>>

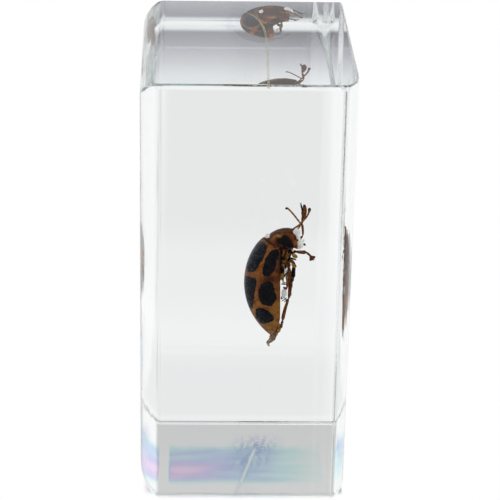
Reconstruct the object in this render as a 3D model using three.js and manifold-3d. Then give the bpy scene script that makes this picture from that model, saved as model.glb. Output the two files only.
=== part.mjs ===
// Clear cast block for a small insect specimen: a solid cuboid of casting resin with rounded edges.
// It was poured lying on its -X face in an open mould. The edges round that face took the mould's
// rounding. The +X face, which was open, was polished flat, and its edges are nearly sharp, like the
// four edges along X but for the worn lower front one. Both side faces taper to the front face.
// Millimetres, +Z up. The origin is the centre of the face that the block stands on.
import * as THREE from "three";
import { mergeVertices } from "three/addons/utils/BufferGeometryUtils.js";
import Module from "manifold-3d";

const wasm = await Module();
wasm.setup();

// Driving dimensions.
const WIDTH = 20.7; // along X, from the mould's floor to its mouth
const DEPTH = 28; // along Y
const HEIGHT = 44; // along Z
const SHARP_RADIUS = 0.5; // the upper and the rear edges along X
const FOOT_RADIUS = 1.2; // the lower front edge along X
const FLOOR_RADIUS = 2.0; // the edges round the -X face
const MOUTH_RADIUS = 0.3; // the edges round the +X face
const TAPER_DEPTH = 4.2; // how far back both side faces taper to the front face
const TAPER_WIDTH = 1.4; // how wide the +X face's taper is at the front face

// Facets in a quarter turn of an edge.
const EDGE_STEPS = 8;

// How far each drawn-out outline below runs past the block before it is cut off.
const OVERRUN = 3;

// A rectangle of 2 x by 2 y whose corners are quarters of ellipses, with their half-axes [wide, deep]
// given in turn from the corner at +x +y, by way of the one at -x +y.
function roundedRectangle(x, y, corners) {
  const quadrants = [
    [1, 1],
    [-1, 1],
    [-1, -1],
    [1, -1],
  ];
  const turn = Math.PI / 2;
  const shape = new THREE.Shape();
  corners.forEach(([wide, deep], i) => {
    const [right, up] = quadrants[i];
    const centre = [right * (x - wide), up * (y - deep)];
    shape.absellipse(...centre, wide, deep, i * turn, (i + 1) * turn, false);
  });
  return shape;
}

// A shape drawn out along Z, centred on the origin, past the length that it is to be cut to.
function drawnOut(shape, length) {
  const depth = length + 2 * OVERRUN;
  const geometry = new THREE.ExtrudeGeometry(shape, {
    depth,
    curveSegments: EDGE_STEPS,
    bevelEnabled: false,
  });
  return geometry.translate(0, 0, -depth / 2);
}

// A closed geometry as a solid.
function toSolid(geometry) {
  geometry.deleteAttribute("normal");
  geometry.deleteAttribute("uv");
  const merged = mergeVertices(geometry);
  const vertProperties = new Float32Array(merged.attributes.position.array);
  const triVerts = new Uint32Array(merged.index.array);
  return new wasm.Manifold(new wasm.Mesh({ numProp: 3, vertProperties, triVerts }));
}

// A solid as a geometry.
function toGeometry(solid) {
  const mesh = solid.getMesh();
  const geometry = new THREE.BufferGeometry();
  geometry.setAttribute("position", new THREE.BufferAttribute(mesh.vertProperties, 3));
  geometry.setIndex(new THREE.BufferAttribute(mesh.triVerts, 1));
  geometry.computeVertexNormals();
  return geometry;
}

// What three drawn-out outlines share: the block seen along X, along Y and along Z.
function blockGeometry() {
  const x = WIDTH / 2;
  const y = DEPTH / 2;
  const z = HEIGHT / 2;
  const sharp = [SHARP_RADIUS, SHARP_RADIUS];
  const worn = [FOOT_RADIUS, FOOT_RADIUS];
  const floor = [FLOOR_RADIUS, FLOOR_RADIUS];
  const mouth = [MOUTH_RADIUS, MOUTH_RADIUS];
  const tapers = [
    [FLOOR_RADIUS, TAPER_DEPTH],
    [TAPER_WIDTH, TAPER_DEPTH],
  ];
  // Turned about Y, the outline seen along X has its +x point down and its -x up.
  const side = roundedRectangle(z, y, [sharp, sharp, sharp, worn]);
  const face = roundedRectangle(x, z, [mouth, floor, floor, mouth]);
  const plan = roundedRectangle(x, y, [mouth, floor, ...tapers]);
  const alongX = drawnOut(side, WIDTH).rotateY(Math.PI / 2);
  const alongY = drawnOut(face, DEPTH).rotateX(Math.PI / 2);
  const alongZ = drawnOut(plan, HEIGHT);
  const block = toSolid(alongX).intersect(toSolid(alongY)).intersect(toSolid(alongZ));
  return toGeometry(block).translate(0, 0, z);
}

const clearResin = new THREE.MeshStandardMaterial({
  color: 0xe9eef0,
  roughness: 0.03,
  metalness: 0,
  transparent: true,
  opacity: 0.3,
});

const block = new THREE.Mesh(blockGeometry(), clearResin);
block.name = "resin_block";

const specimenBlock = new THREE.Group();
specimenBlock.add(block);

export default specimenBlock;
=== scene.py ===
"""Clear cast resin block with a spotted ladybird beetle sealed in it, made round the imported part.

The block stands on its smallest face and the beetle in it is seen from its right side, head up,
with its back towards -X. Everything is in metres in the row's frame. The beetle is drawn in its own
frame in millimetres, (u, v, w) = (towards the head, towards its right, towards its back), and
placed in the row's frame by one function.
"""

import math

import bpy
import numpy as np
from bpy.props import FloatProperty, FloatVectorProperty, PointerProperty
from mathutils import Matrix, Vector


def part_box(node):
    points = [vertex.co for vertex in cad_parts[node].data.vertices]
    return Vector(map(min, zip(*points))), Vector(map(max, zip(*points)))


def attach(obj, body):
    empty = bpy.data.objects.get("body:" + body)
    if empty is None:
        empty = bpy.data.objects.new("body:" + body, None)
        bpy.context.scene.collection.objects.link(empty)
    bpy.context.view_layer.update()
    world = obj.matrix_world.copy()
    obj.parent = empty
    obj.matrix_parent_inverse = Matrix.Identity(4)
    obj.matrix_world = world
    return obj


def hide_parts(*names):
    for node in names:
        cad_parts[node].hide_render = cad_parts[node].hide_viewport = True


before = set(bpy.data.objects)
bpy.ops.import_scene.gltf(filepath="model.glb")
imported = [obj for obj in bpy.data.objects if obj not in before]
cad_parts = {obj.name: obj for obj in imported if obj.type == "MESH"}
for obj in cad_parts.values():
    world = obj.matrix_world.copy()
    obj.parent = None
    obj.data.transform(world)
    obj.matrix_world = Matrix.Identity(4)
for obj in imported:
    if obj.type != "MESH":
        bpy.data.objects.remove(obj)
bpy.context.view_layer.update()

bl_info = {
    "name": "Beetle in a Resin Block",
    "version": (1, 0, 0),
    "blender": (4, 5, 0),
    "location": "3D View > Sidebar > Specimen",
    "description": "Builds a ladybird beetle cast in a clear resin block",
    "category": "Add Mesh",
}

MM = 0.001
NODE = "resin_block"
BODY = "root"
BLOCK_LOW, BLOCK_HIGH = (np.array(corner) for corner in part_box(NODE))


def linear(colour):
    """An sRGB colour written as 0xrrggbb, as three linear values."""
    channels = [(colour >> shift & 255) / 255 for shift in (16, 8, 0)]
    return tuple(c / 12.92 if c <= 0.04045 else ((c + 0.055) / 1.055) ** 2.4 for c in channels)


def length(name, description, millimetres):
    """A property that holds a length, with its default given in millimetres."""
    return FloatProperty(name=name, description=description, default=millimetres * MM, unit="LENGTH")


def angle(name, description, degrees):
    """A property that holds an angle, with its default given in degrees."""
    return FloatProperty(name=name, description=description, default=math.radians(degrees), unit="ROTATION")


def amount(name, description, value):
    """A property that holds a plain number."""
    return FloatProperty(name=name, description=description, default=value)


def tint(name, description, colour):
    """A property that holds a colour, with its default given as sRGB 0xrrggbb."""
    return FloatVectorProperty(
        name=name, description=description, default=linear(colour), subtype="COLOR", min=0, max=1
    )


# ---------------------------------------------------------------- settings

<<

Copy exactly, and only, the lines from the one containing "const clearResin = new" through the one containing "before = set(bpy.data.objects)".

## Result of the task
const clearResin = new THREE.MeshStandardMaterial({
  color: 0xe9eef0,
  roughness: 0.03,
  metalness: 0,
  transparent: true,
  opacity: 0.3,
});

const block = new THREE.Mesh(blockGeometry(), clearResin);
block.name = "resin_block";

const specimenBlock = new THREE.Group();
specimenBlock.add(block);

export default specimenBlock;
=== scene.py ===
"""Clear cast resin block with a spotted ladybird beetle sealed in it, made round the imported part.

The block stands on its smallest face and the beetle in it is seen from its right side, head up,
with its back towards -X. Everything is in metres in the row's frame. The beetle is drawn in its own
frame in millimetres, (u, v, w) = (towards the head, towards its right, towards its back), and
placed in the row's frame by one function.
"""

import math

import bpy
import numpy as np
from bpy.props import FloatProperty, FloatVectorProperty, PointerProperty
from mathutils import Matrix, Vector


def part_box(node):
    points = [vertex.co for vertex in cad_parts[node].data.vertices]
    return Vector(map(min, zip(*points))), Vector(map(max, zip(*points)))


def attach(obj, body):
    empty = bpy.data.objects.get("body:" + body)
    if empty is None:
        empty = bpy.data.objects.new("body:" + body, None)
        bpy.context.scene.collection.objects.link(empty)
    bpy.context.view_layer.update()
    world = obj.matrix_world.copy()
    obj.parent = empty
    obj.matrix_parent_inverse = Matrix.Identity(4)
    obj.matrix_world = world
    return obj


def hide_parts(*names):
    for node in names:
        cad_parts[node].hide_render = cad_parts[node].hide_viewport = True


before = set(bpy.data.objects)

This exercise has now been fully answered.